● **Given task**
Repeat word for word the opening stretch of the entries, from the first line through the line containing "const heel = 2.35;".

● **Data shown**
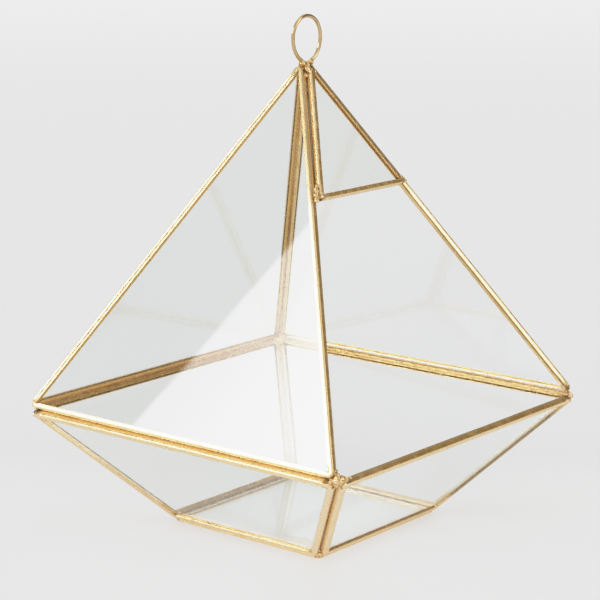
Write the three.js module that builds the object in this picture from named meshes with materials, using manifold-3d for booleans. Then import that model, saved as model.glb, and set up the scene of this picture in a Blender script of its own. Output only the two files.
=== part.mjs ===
// A standing glass terrarium, in millimetres, +Z up, origin at the centre of its footprint.
// Nine panes of glass, each edged all round with one folded brass channel, are soldered at their corners:
// a tapering bowl of four panes on a square base pane, and above its widest square, the belt, a four-sided
// pyramid. The -Y side of the pyramid is open but for a small pane under the apex, and a wire ring stands
// on the apex.

import * as THREE from "three";
import { mergeVertices } from "three/addons/utils/BufferGeometryUtils.js";
import Module from "manifold-3d";

const wasm = await Module();
wasm.setup();

// Overall shape, over the outer faces of the brass
const beltHalf = 100; // half the side of the widest square
const beltHeight = 60.4; // that square above the floor
const apexRise = 176; // the point where the three roof faces meet, above the belt
const baseHalf = 46.7; // half the side of the base frame
const smallPaneFrom = 0.63; // how far up the open side the small pane starts, as a share

// Brass channel and glass
const stripThickness = 3.5; // over both legs
const stripLeg = 2.5; // from the channel's back to the end of a leg
const sheet = 0.4; // the folded brass
const stripRound = 0.7; // radius of the fold between back and leg
const cornerRound = 1.6; // radius of the channel's bend round a pane's corner
const glassThickness = 2.1;
const glassPlay = 0.3; // between the pane's edge and the back of the channel
const gap = 0.25; // between two framed panes, and between solder and brass
const heel = 2.35; // how far a bowl pane's outer face stands outside the fold of the base frame

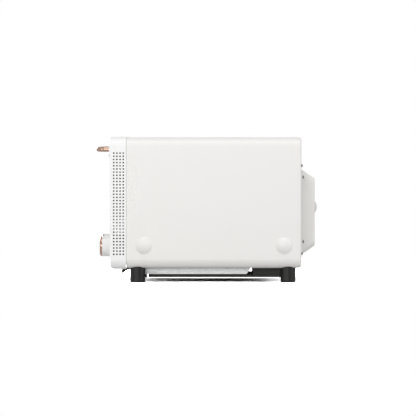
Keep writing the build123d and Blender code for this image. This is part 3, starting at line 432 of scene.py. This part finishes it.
# Grey ink, pad printed
greyInk = grainedFinish(
    "greyPadPrint",
    {
        "colour": "#8d8b88",
        "driftColour": "#858380",
        "driftMm": 3,
        "Roughness": 0.55,
        "glossSpread": 0.03,
        "grainMm": 0.3,
        "grainStrength": 0.1,
        "grainDepthMm": 0.005,
    },
)


def clearFinish(name, look):
    # A glass whose gloss varies a little, as wiped glass does
    material, tree, shader, place = startMaterial(name, look)
    wiped = addNode(
        tree, "ShaderNodeTexNoise", {"Scale": 1 / (look["wipedMm"] * mm), "Detail": 2.0}, {"Vector": place}
    ).outputs[0]
    gloss = addNode(
        tree,
        "ShaderNodeMapRange",
        {"To Min": look["Roughness"], "To Max": look["Roughness"] + look["glossSpread"]},
        {"Value": wiped},
    ).outputs[0]
    tree.links.new(gloss, shader.inputs["Roughness"])
    return material


# Tempered soda-lime glass of the door: clear with a slight smoke
doorGlass = clearFinish(
    "temperedDoorGlass",
    {
        "colour": "#d9dedc",
        "Roughness": 0.01,
        "IOR": 1.52,
        "Transmission Weight": 1.0,
        "wipedMm": 60,
        "glossSpread": 0.03,
    },
)

# Quartz tube, sanded outside so that the coil shows softly
sandedQuartz = clearFinish(
    "sandedQuartz",
    {
        "colour": "#f2f0ec",
        "Roughness": 0.18,
        "IOR": 1.46,
        "Transmission Weight": 1.0,
        "wipedMm": 4,
        "glossSpread": 0.1,
    },
)

# Frosted polycarbonate of the small windows
frostedLens = clearFinish(
    "frostedPolycarbonate",
    {
        "colour": "#ece9e2",
        "Roughness": 0.35,
        "IOR": 1.58,
        "Transmission Weight": 0.6,
        "wipedMm": 2,
        "glossSpread": 0.1,
    },
)
print("materials made")


# How loose triangles are joined, and from which angle an edge counts as sharp
joined = {"mergeMm": 0.002, "flatDegrees": 0.6, "sharpDegrees": 38}


def cleanShell(node):
    # A node's loose triangles as one mesh with whole flat faces
    shell = bmesh.new()
    shell.from_mesh(cadNodes[node].data)
    bmesh.ops.remove_doubles(shell, verts=shell.verts, dist=joined["mergeMm"] * mm)
    flat = math.radians(joined["flatDegrees"])
    bmesh.ops.dissolve_limit(shell, angle_limit=flat, verts=shell.verts, edges=shell.edges)
    return shell


def addPiece(name, shell, materials, node, replaced, roundMm=0.0, roundSteps=2):
    # A finished piece that stands for CAD nodes, with its sharp edges softly rounded
    data = bpy.data.meshes.new(name)
    shell.to_mesh(data)
    shell.free()
    for face in data.polygons:
        face.use_smooth = True
    sharp = math.radians(joined["sharpDegrees"])
    data.set_sharp_from_angle(angle=sharp)
    for material in materials:
        data.materials.append(material)
    piece = bpy.data.objects.new(name, data)
    bpy.context.scene.collection.objects.link(piece)
    if roundMm:
        rounded = piece.modifiers.new("rounded", "BEVEL")
        rounded.width = roundMm * mm
        rounded.segments = roundSteps
        rounded.limit_method = "ANGLE"
        rounded.angle_limit = sharp
        rounded.harden_normals = False
    weighted = piece.modifiers.new("weighted", "WEIGHTED_NORMAL")
    weighted.keep_sharp = True
    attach(piece, bodyOf[node])
    if replaced:
        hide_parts(*replaced)
    return piece


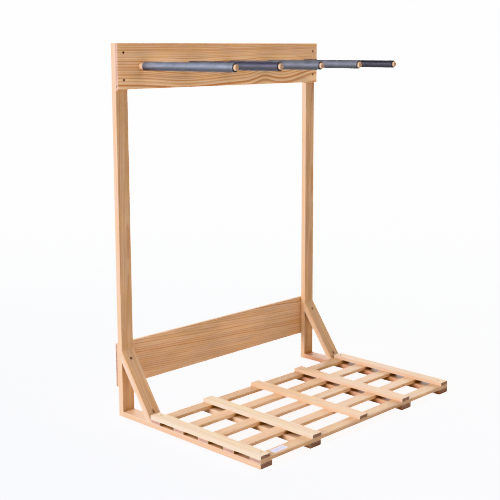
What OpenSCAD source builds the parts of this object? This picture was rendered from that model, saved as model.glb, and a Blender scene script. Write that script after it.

● **Full solution**
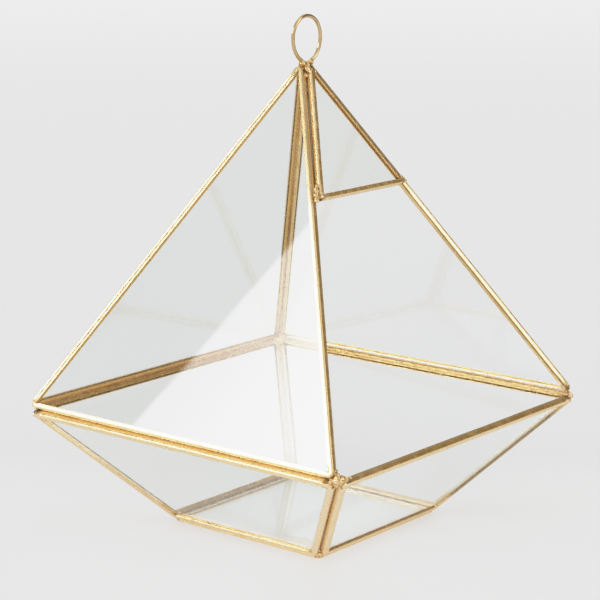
Write the three.js module that builds the object in this picture from named meshes with materials, using manifold-3d for booleans. Then import that model, saved as model.glb, and set up the scene of this picture in a Blender script of its own. Output only the two files.
=== part.mjs ===
// A standing glass terrarium, in millimetres, +Z up, origin at the centre of its footprint.
// Nine panes of glass, each edged all round with one folded brass channel, are soldered at their corners:
// a tapering bowl of four panes on a square base pane, and above its widest square, the belt, a four-sided
// pyramid. The -Y side of the pyramid is open but for a small pane under the apex, and a wire ring stands
// on the apex.

import * as THREE from "three";
import { mergeVertices } from "three/addons/utils/BufferGeometryUtils.js";
import Module from "manifold-3d";

const wasm = await Module();
wasm.setup();

// Overall shape, over the outer faces of the brass
const beltHalf = 100; // half the side of the widest square
const beltHeight = 60.4; // that square above the floor
const apexRise = 176; // the point where the three roof faces meet, above the belt
const baseHalf = 46.7; // half the side of the base frame
const smallPaneFrom = 0.63; // how far up the open side the small pane starts, as a share

// Brass channel and glass
const stripThickness = 3.5; // over both legs
const stripLeg = 2.5; // from the channel's back to the end of a leg
const sheet = 0.4; // the folded brass
const stripRound = 0.7; // radius of the fold between back and leg
const cornerRound = 1.6; // radius of the channel's bend round a pane's corner
const glassThickness = 2.1;
const glassPlay = 0.3; // between the pane's edge and the back of the channel
const gap = 0.25; // between two framed panes, and between solder and brass
const heel = 2.35; // how far a bowl pane's outer face stands outside the fold of the base frame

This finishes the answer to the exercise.